By the mid-1970s, she was out of the fashion world entirely and had begun focusing on her own work, taking large-format Cibachrome photographs of glistening fruits, vegetables and flowers, pictures of cracks in the city streets and distorted male torsos based on photographs in bodybuilding magazines. It was not until the early 1990s that Martin Harrison, a fashion curator and historian who was staying at her house, found the long-forgotten negatives. He encouraged her to revisit them.

Ms. Bassman took a fresh look at the earlier work. She began reprinting the negatives, applying some of the bleaching techniques and other toning agents with which she had first experimented in the 1940s, creating more abstract, mysterious prints. “In looking at them I got a little intrigued, and I took them into the darkroom, and I started to do my own thing on them,” she told The Times. “I was able to make my own choices, other than what Brodovitch or the editors had made.”

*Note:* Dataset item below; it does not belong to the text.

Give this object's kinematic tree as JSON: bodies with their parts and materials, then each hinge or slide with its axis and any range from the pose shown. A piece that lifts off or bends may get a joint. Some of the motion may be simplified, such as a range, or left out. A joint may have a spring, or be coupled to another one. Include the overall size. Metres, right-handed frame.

 A full-fledged revival of her career followed, with gallery shows and international exhibitions, including a joint retrospective at the Deichtorhallen museum in Hamburg with her husband and a series of monographs devoted to her photography. A one-woman show at the Hamiltons Gallery in London, organized by Mr. Harrison in 1993, was followed by exhibitions at the Carrousel du Louvre in Paris and an assignment from The New York Times Magazine to cover the haute couture collections in Paris in 1996. She completed her last fashion assignment for German Vogue in 2004.

Ms. Bassman’s work has been published in many compelling and insightful books such as “Lillian Bassman” (1997) and “Lillian Bassman: Women” (2009). As well as a new book, “Lillian Bassman: Lingerie,” which will be published by Abrams in the next up and coming months.